**SET TASK:** Below is a listing; copy all of it exactly.

**COLLECTED MATERIAL:**
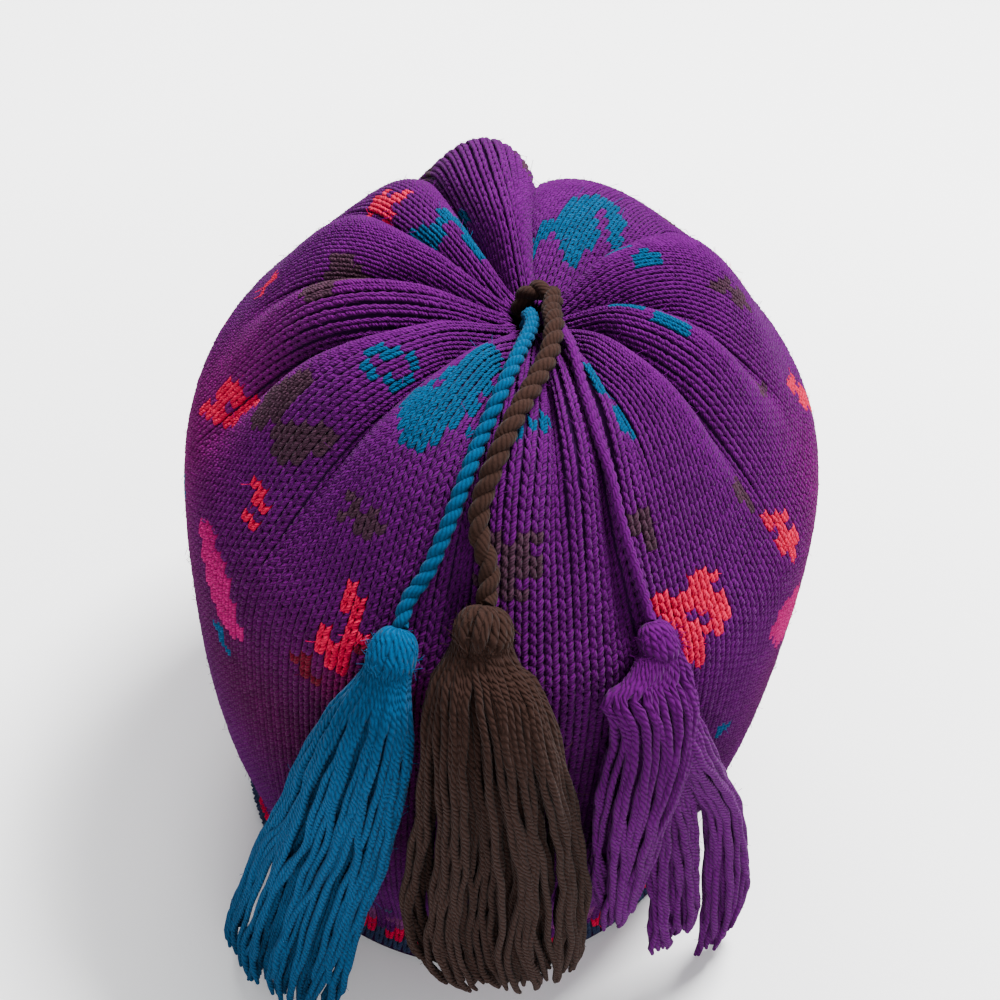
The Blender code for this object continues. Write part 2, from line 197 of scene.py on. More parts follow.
# Charts of the coloured stitches, one word for one knitted row, from the crown side down
CHARTS = {
    "wing": (
        "....xxx... ....xxxx.. ....xxxx.. ....xxxx.. ....xxxxx. ...xxxxxx. ...xxxxx.. ..x.xxxxx. "
        "xxxxxxxxx. xxxxxxxx.. xxxxxxxx.x .xxxxxx... ..xxxxx... ...xxx...."
    ),
    "bird": (
        "...........xx ....xx....xxx ....xxx...xx. ....xxxx.xxx. ...xxxxxxxx.. ...xxxxxxxx.. "
        "...xxxxxx.... xx..xxxxx.... xxx..xxxx.... .xxx.xxxx.... .xxxxxxx..... ...xxxx......"
    ),
    "tick": (
        ".....xx..... ....xxx..... ...xxxx..... ..xxxx...... .xxxxx..xxx. xxx.xxxxxxx. "
        "xx...xx..xxx ..........xx"
    ),
    "hook": "..xx. .x..x xx..x x..xx .xx..",
    "pair": "....xx ....xx xx..x. xxx... xx....",
    "strip": ".xx .xx .xx .xx ... xx. xx. xx. xx.",
    "strap": ".xx. .xx. xxx. xxx. xxx. xx.. .... .xx. .xx. .xx. ..x.",
    "slant": "...xx .xxx. xx...",
    "leaf": "...xxx... ..xxxxx.. .xxxxxx.. xxxxxxx.. xxxx.xxxx xxx..xxxx ..x.xxxxx ....xxxx.",
    "paw": (
        "...xx..... ..xxx..... ..xxx...xx .xxxx..xxx .xxxx.xxxx xxxxxxxxx. xxxx.xxxx. .xxx..xx.. "
        ".xx......."
    ),
    "spark": "xx.x. .xxxx x.xx.",
    "patch": "xx.xx xxxx. x.xxx .xxxx xxx.. .xxx.",
    "fleck": ".x. xx. .xx",
    "crumb": "xx. .xx ... .xx",
    "stub": "xx xx .x .x",
    "bar": "x.. xx. .xx xx. xxx .xx .x.",
    "claw": "....xx ...xx. .xxxx. xxxx.. xx.xx. xxxx.. .xx... xx.... x.....",
    "eye": "xx.xx .xxxx ..xx. .xxx. ..xxx",
    "flame": ".x.. .xx. .xx. ..x. ..xx x.xx xxx. xxx. .xx.",
    "crown": "xx..xx. xxxxxxx .xxxxx. .xx.xxx ..xx.xx ..xxxxx ..xx.x. ..xx... ...x...",
    "band": ".xx..... xxxxx... xxxxxx.. .xxxxx.. .xxxxxx. ..xxxxx. ..xxxxxx ...xxxxx ....xxx.",
    "dot": "x. xx",
}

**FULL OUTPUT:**
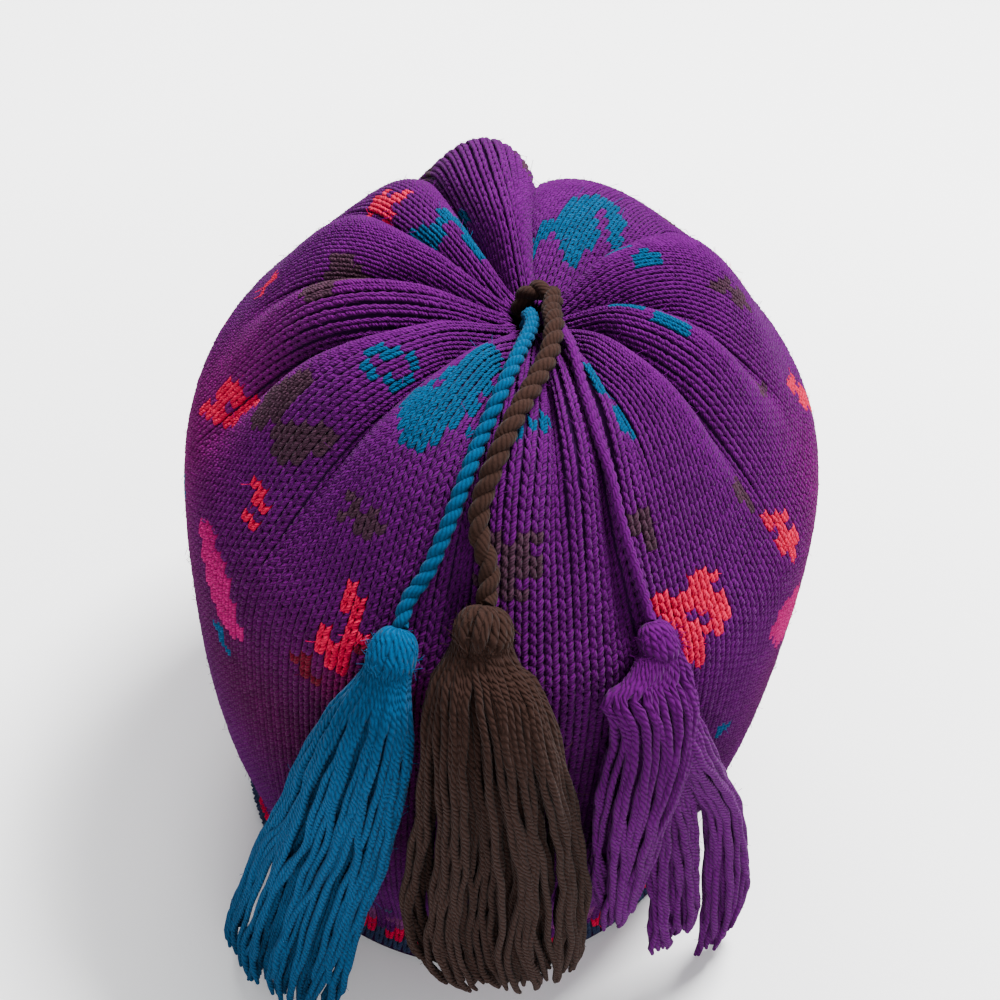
The Blender code for this object continues. Write part 2, from line 197 of scene.py on. More parts follow.
# Charts of the coloured stitches, one word for one knitted row, from the crown side down
CHARTS = {
    "wing": (
        "....xxx... ....xxxx.. ....xxxx.. ....xxxx.. ....xxxxx. ...xxxxxx. ...xxxxx.. ..x.xxxxx. "
        "xxxxxxxxx. xxxxxxxx.. xxxxxxxx.x .xxxxxx... ..xxxxx... ...xxx...."
    ),
    "bird": (
        "...........xx ....xx....xxx ....xxx...xx. ....xxxx.xxx. ...xxxxxxxx.. ...xxxxxxxx.. "
        "...xxxxxx.... xx..xxxxx.... xxx..xxxx.... .xxx.xxxx.... .xxxxxxx..... ...xxxx......"
    ),
    "tick": (
        ".....xx..... ....xxx..... ...xxxx..... ..xxxx...... .xxxxx..xxx. xxx.xxxxxxx. "
        "xx...xx..xxx ..........xx"
    ),
    "hook": "..xx. .x..x xx..x x..xx .xx..",
    "pair": "....xx ....xx xx..x. xxx... xx....",
    "strip": ".xx .xx .xx .xx ... xx. xx. xx. xx.",
    "strap": ".xx. .xx. xxx. xxx. xxx. xx.. .... .xx. .xx. .xx. ..x.",
    "slant": "...xx .xxx. xx...",
    "leaf": "...xxx... ..xxxxx.. .xxxxxx.. xxxxxxx.. xxxx.xxxx xxx..xxxx ..x.xxxxx ....xxxx.",
    "paw": (
        "...xx..... ..xxx..... ..xxx...xx .xxxx..xxx .xxxx.xxxx xxxxxxxxx. xxxx.xxxx. .xxx..xx.. "
        ".xx......."
    ),
    "spark": "xx.x. .xxxx x.xx.",
    "patch": "xx.xx xxxx. x.xxx .xxxx xxx.. .xxx.",
    "fleck": ".x. xx. .xx",
    "crumb": "xx. .xx ... .xx",
    "stub": "xx xx .x .x",
    "bar": "x.. xx. .xx xx. xxx .xx .x.",
    "claw": "....xx ...xx. .xxxx. xxxx.. xx.xx. xxxx.. .xx... xx.... x.....",
    "eye": "xx.xx .xxxx ..xx. .xxx. ..xxx",
    "flame": ".x.. .xx. .xx. ..x. ..xx x.xx xxx. xxx. .xx.",
    "crown": "xx..xx. xxxxxxx .xxxxx. .xx.xxx ..xx.xx ..xxxxx ..xx.x. ..xx... ...x...",
    "band": ".xx..... xxxxx... xxxxxx.. .xxxxx.. .xxxxxx. ..xxxxx. ..xxxxxx ...xxxxx ....xxx.",
    "dot": "x. xx",
}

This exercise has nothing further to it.